We can become discouraged in our calling to be faithful.  For us, faithfulness requires diligence, and sometimes it can seem that, try as we may, our faithfulness bears no fruit.  The scriptures record for us examples of faithful men for our encouragement.  They include Abraham (Neh. 9:8), Moses (Heb. 3:2), Daniel (Dan. 6:4), Silas (1 Pet. 5:8), Tychicus (Eph. 6:21), Epaphras (Col. 1:7), and Onesimus (Col. 4:9).  Some of those names may be unfamiliar to you: they belong to men about whom we know little.  But God, who sees all things, rewards those who are faithful even in a very little (Luke 19:17).  “Be thou faithful unto death,” declares our Lord, “and I will give thee a crown of life” (Rev. 2:10).

“Living out of God’s truth daily, praying on the basis of God’s promises and his mercies, new every morning, and laboring daily through faith in Christ alone is the way of our faithfulness” (Smit, The Fruit of the Spirit of Jesus Christ).  When we live faithfully from day to day, we can look forward to hearing these blessed words: “Well done, thou good and faithful servant…enter thou into the joy of thy Lord” (Matt. 25:21).

Sing or pray Psalter #250.


Dear Daily Press readers,

There’s a change coming to this rubric in 2016: Mr. Ben Laning, a fellow member of Loveland PRC, will be sharing the task of writing these mediations with me.  Ben is the 5th–6th grade teacher at Loveland  Protestand Reformed Christian School.  He and his wife Becky (Feenstra) have a darling baby daughter named Melanie.  Ben’s parents are Rev.
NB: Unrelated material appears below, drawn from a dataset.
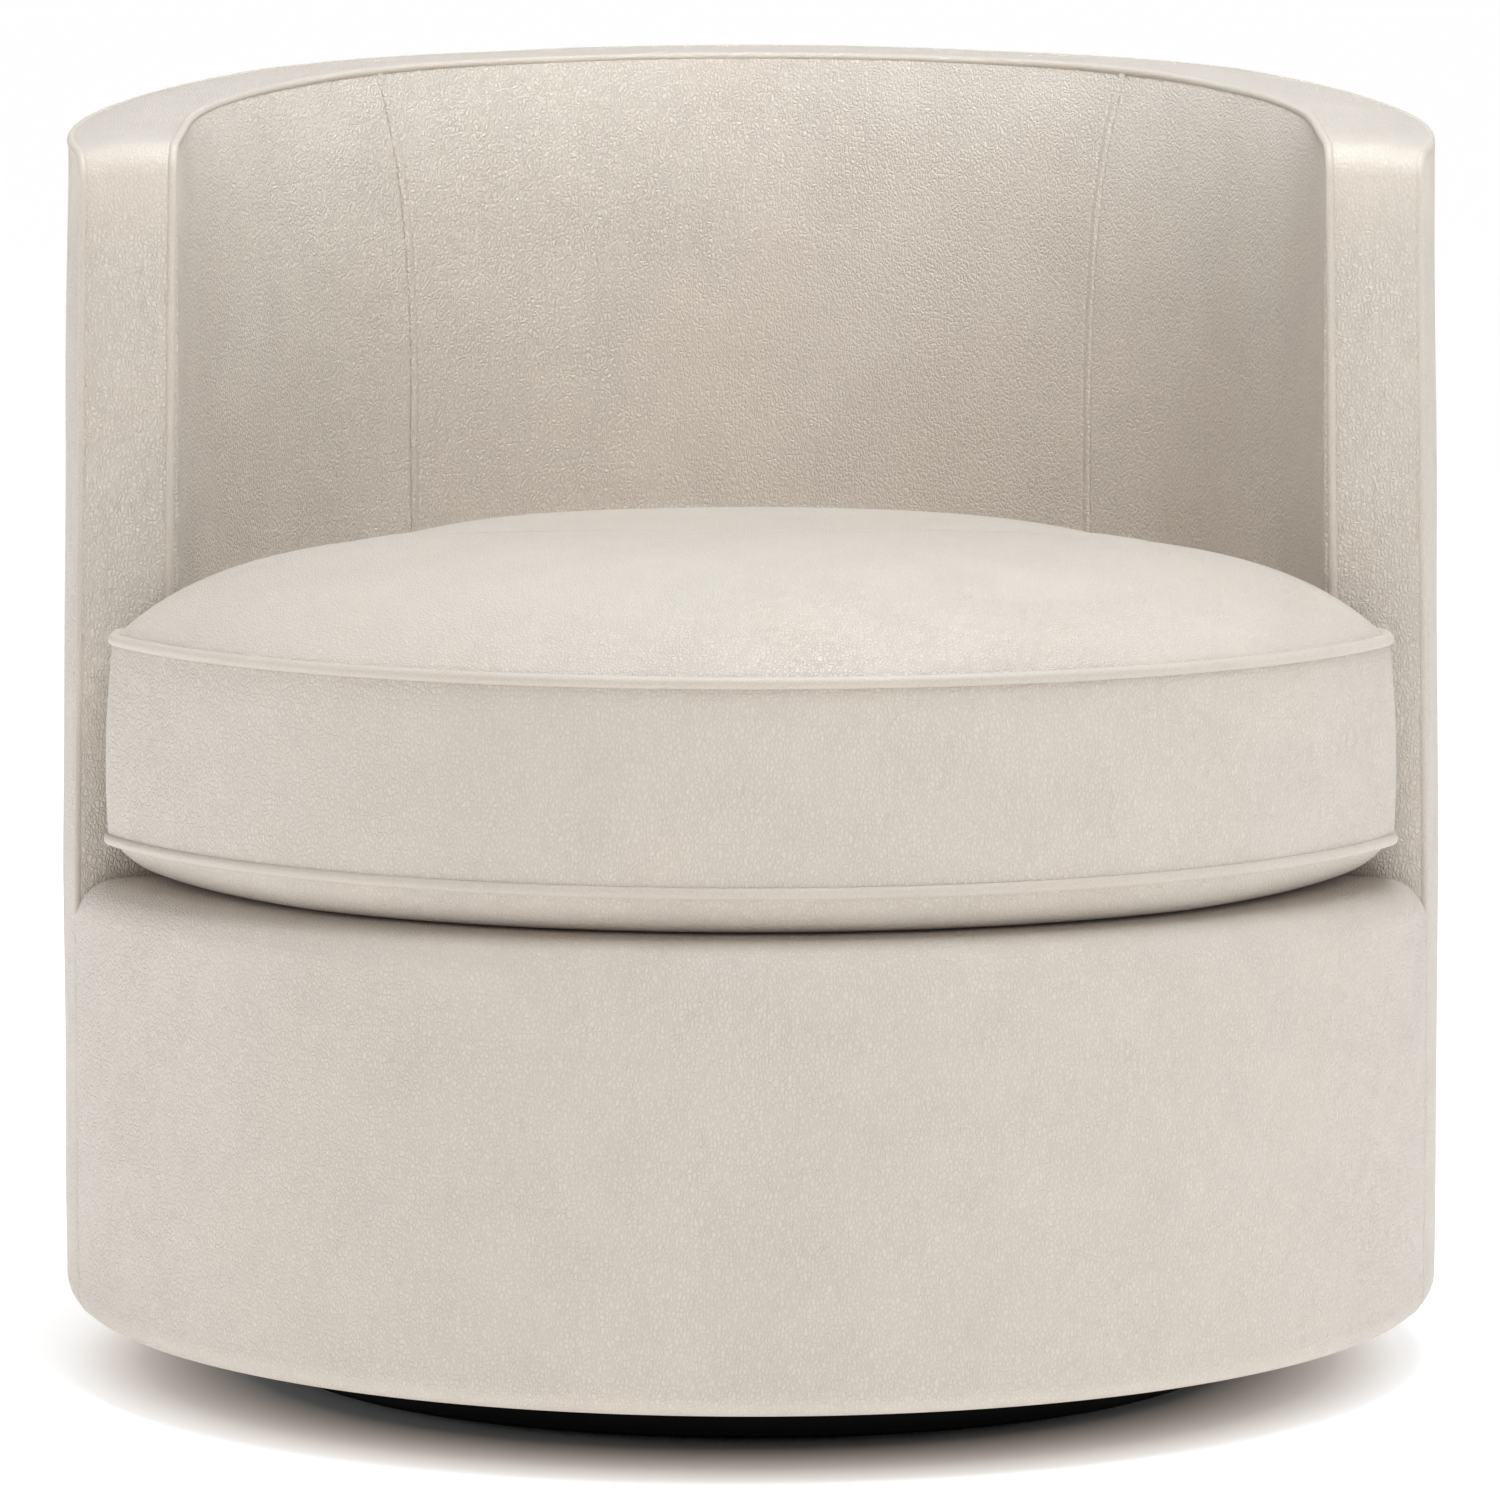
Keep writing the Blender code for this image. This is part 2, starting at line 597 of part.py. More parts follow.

James and Margaret Laning—you may have read some of their excellent articles in The Standard Bearer before.  I’m grateful for Ben’s willingness to share this high calling with me, especially as my husband and I look forward to the birth of our seventh child in May.  Please pray for Ben and me: it’s our desire that the devotionals that we write will praise our heavenly Father and profit you, our fellow saints.